I’m not a sleep expert, so I can’t give advice about sleep to founders. I will say that I slept better and was a more productive founder when my routine included two things: scheduled time to release stress and intense focus on something besides my company. The latter is harder to achieve. Luckily, working out checked both boxes for me.

Make It Easy for People to Understand What You Do

Many years ago, I was explaining what my company did to a good friend. All she knew was that I was an entrepreneur building a business. My explanation included details about the industry and lots of industry jargon. At the end of it, she said, “I don’t really understand what all that means or what you do, but it sounds cool. I hope it turns out well for you.”

This week I spoke with a founder who made the same mistake. After listening to him pitch his company, I still wasn’t exactly sure what it did. Conveying what you do in simple terms is important, and it’s usually a sign of a strong founder.

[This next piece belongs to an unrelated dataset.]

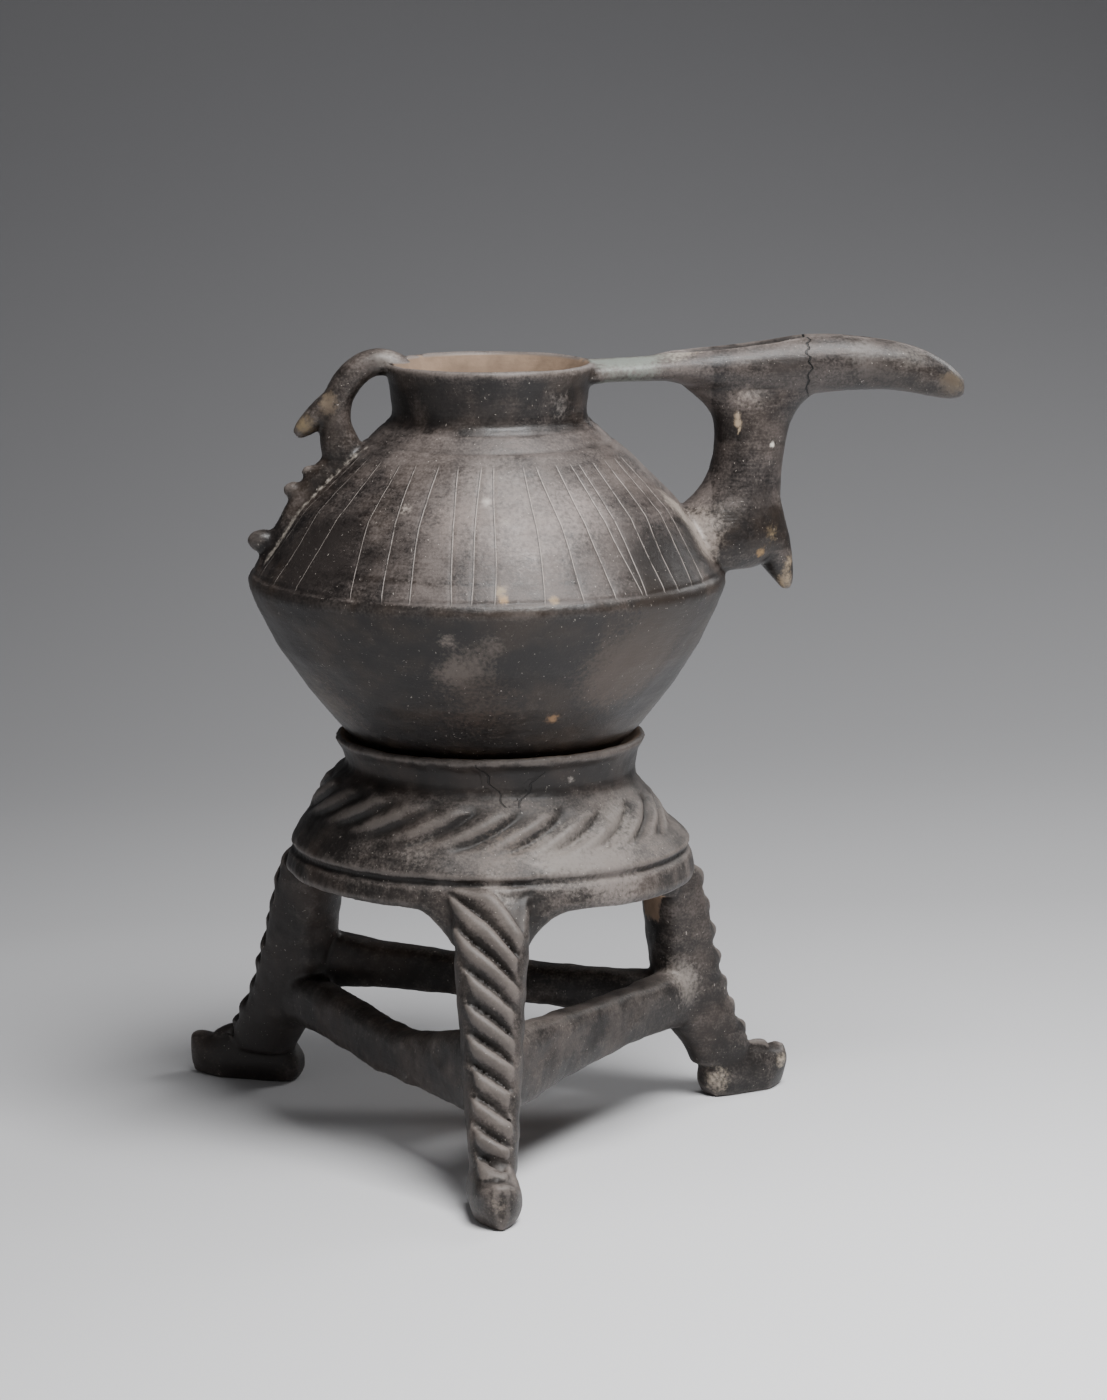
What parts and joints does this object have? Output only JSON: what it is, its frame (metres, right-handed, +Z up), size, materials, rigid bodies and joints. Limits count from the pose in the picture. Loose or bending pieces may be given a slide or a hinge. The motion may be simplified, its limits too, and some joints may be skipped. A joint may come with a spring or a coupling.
{
  "type": "spouted jar",
  "caption": "Dark burnished clay jar with a long open beak on a bridged riser, a loop handle and a scored shoulder, resting in the collar of a three-legged stand with twisted ribs.",
  "frame": {"origin": "middle of the bounding box's bottom, on the floor that the three feet stand on", "axes": "+Z up, +X the way the beak points"},
  "size_m": [0.3906, 0.3296, 0.4088],
  "materials": {
    "burnished_clay": "burnished dark grey-brown clay, near black below the shoulder, with scratches, pale specks and tan worn edges",
    "dusty_clay": "dark grey clay, pale with dust on the raised ribs and black in the grooves"
  },
  "bodies": {
    "root": {"spouted_jar": "burnished_clay", "tripod_stand": "dusty_clay"}
  },
  "joints": []
}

Making it easy to understand what your company does and how it creates value for customers is the first step in getting people to support it.

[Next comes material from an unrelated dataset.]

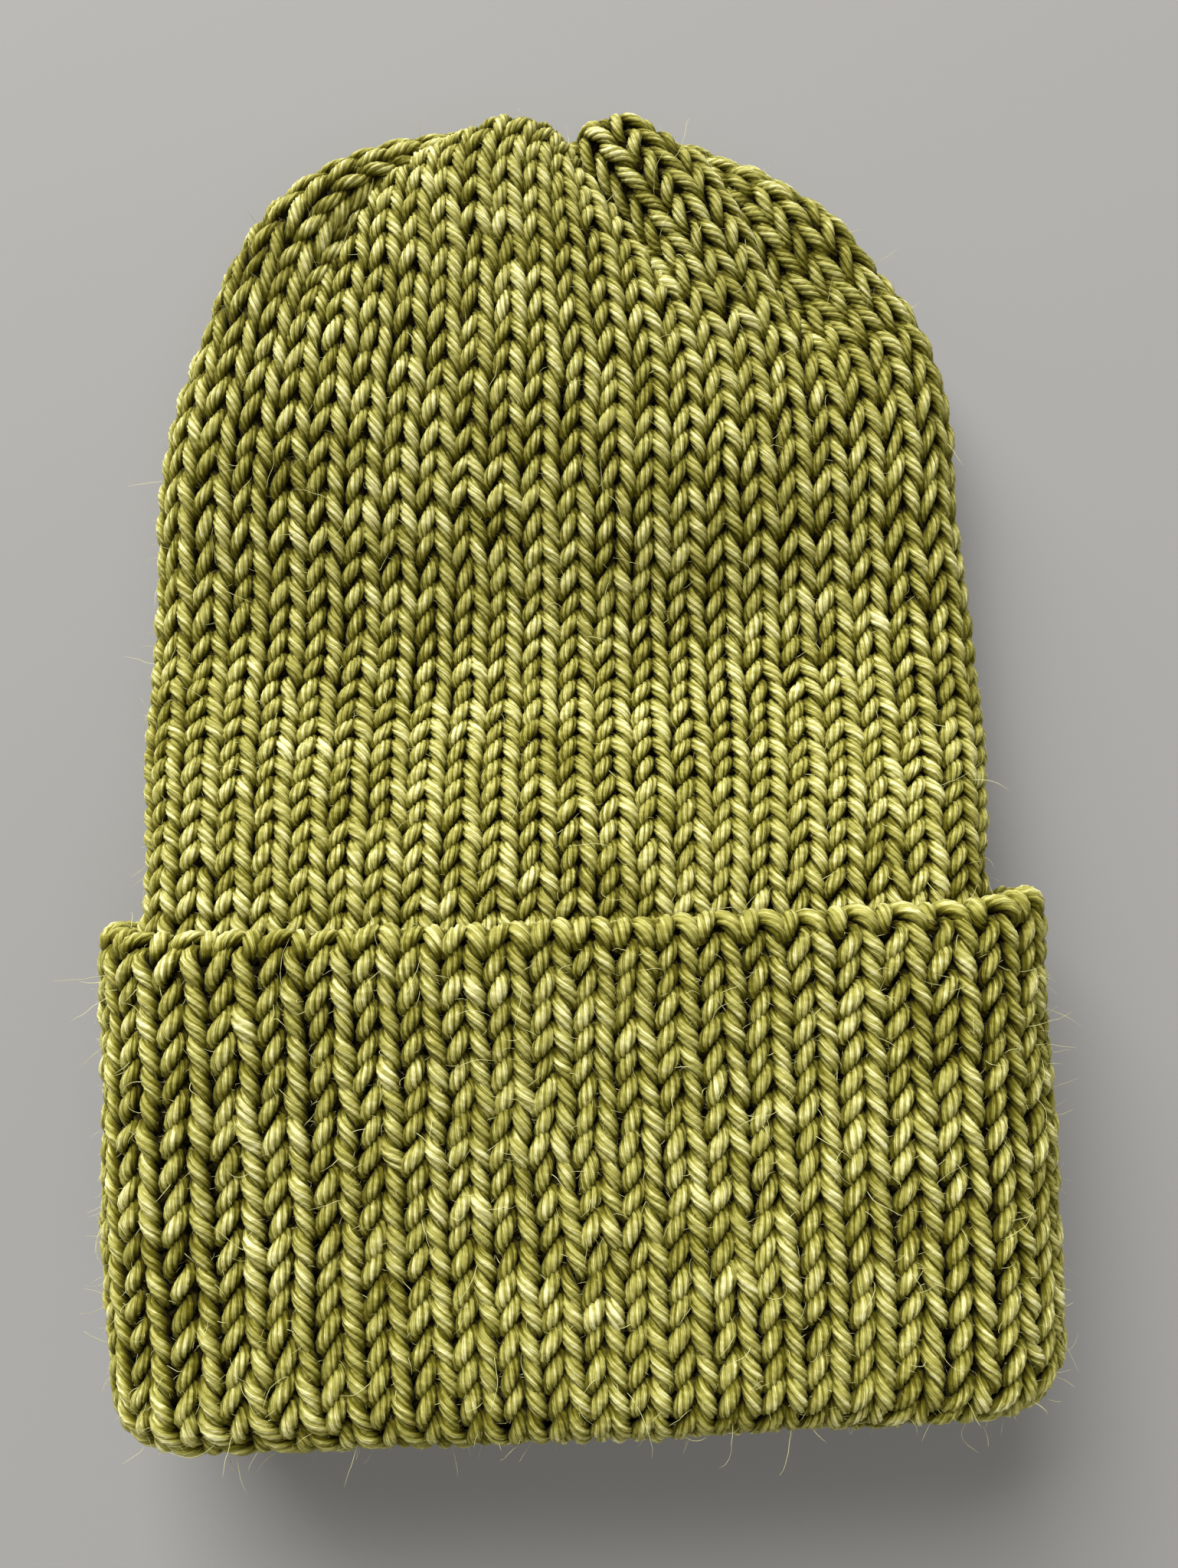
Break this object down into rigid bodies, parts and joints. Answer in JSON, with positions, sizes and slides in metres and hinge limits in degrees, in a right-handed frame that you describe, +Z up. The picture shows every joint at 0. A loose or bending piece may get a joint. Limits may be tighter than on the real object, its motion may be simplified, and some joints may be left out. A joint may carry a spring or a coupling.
{
  "type": "knit beanie",
  "caption": "Doubled stockinette beanie lying flat, with a gathered crown, a lining and a deep turned-up cuff that slides down.",
  "frame": {"origin": "on the ground below the middle of the hat as it lies flat", "axes": "+Y towards the crown along the hat's length, +Z up through its thickness, +X across it"},
  "size_m": [0.186, 0.267, 0.0487],
  "materials": {
    "body_knit": "plied wool yarn in plain stockinette, olive lime",
    "cuff_knit": "plied wool yarn in plain stockinette, olive lime",
    "lining_knit": "plied wool yarn in plain stockinette, olive lime",
    "drawstring_yarn": "plied wool yarn, olive lime"
  },
  "bodies": {
    "hat": {"shell_body": "body_knit", "shell_crown": "body_knit", "lining_body": "lining_knit", "lining_crown": "lining_knit", "crown_drawstring": "drawstring_yarn", "lining_drawstring": "drawstring_yarn", "tie_knot": "drawstring_yarn"},
    "cuff": {"cuff_face": "cuff_knit", "cuff_backing": "cuff_knit"}
  },
  "joints": [
    {"name": "cuff_turn_down", "type": "slide", "parent": "hat", "child": "cuff", "axis": [0, -1, 0], "range_m": [0, 0.081]}
  ]
}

All those years ago, when I heard my friend’s feedback, I backed up and rephrased. “We help connect consumers to hard-to-find auto parts using technology.” That time, she got it! And she gave me the names of a few people she thought I should connect with who could help my business.

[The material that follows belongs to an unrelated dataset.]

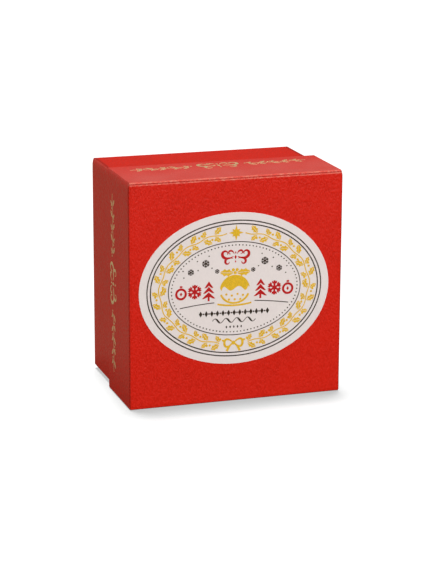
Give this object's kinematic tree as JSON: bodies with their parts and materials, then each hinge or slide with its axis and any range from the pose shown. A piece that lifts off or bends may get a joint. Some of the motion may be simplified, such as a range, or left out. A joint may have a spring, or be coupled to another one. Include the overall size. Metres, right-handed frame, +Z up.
{
  "type": "boxed christmas pudding",
  "caption": "Shut rigid gift box of a christmas pudding: a deep lid over a base, paper wrapped, with an oval label on the lid's face, standing on its side.",
  "frame": {"origin": "middle of the closed box's footprint, at the height of the floor it stands on", "axes": "+Z up; the labelled face of the lid looks along -Y and the base stands out towards +Y; +X is to the right for someone facing the label"},
  "size_m": [0.137, 0.094, 0.142],
  "materials": {
    "lid_paper": "satin",
    "base_paper": "satin",
    "label_paper": "satin",
    "gold_print": "satin",
    "yellow_ink": "matte",
    "red_ink": "matte",
    "dark_ink": "matte"
  },
  "bodies": {
    "root": {"lid": "lid_paper", "base": "base_paper", "label": "label_paper"}
  },
  "joints": []
}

If you’re a founder or considering entrepreneurship, make sure others can understand what you do. If they don’t, simplify it.


Near-Death Experiences

A few months ago, I met with a founder who asked my opinion on the current state of his company. I said the salaries he was offering were large for an early-stage startup. The people earning them were qualified and deserving, but the company couldn’t afford-big corporation salaries. It was burning too much money every month and needed to double or triple for that level of payroll to make sense. I told him that I projected he would need to either reduce salaries or raise cash.

I caught up with him this week. He told me that he’d just survived a near-death experience. The company is still growing, but the high payroll caused him to run dangerously low on cash. He reduced his team’s salaries, parted ways with some team members, and raised emergency capital. Doing all of that at once was painful and stressful for him and his investors. It taught him to make a point of having a good sense of the trajectory of his company at all times and to make tough decisions early to avoid getting so close to the abyss.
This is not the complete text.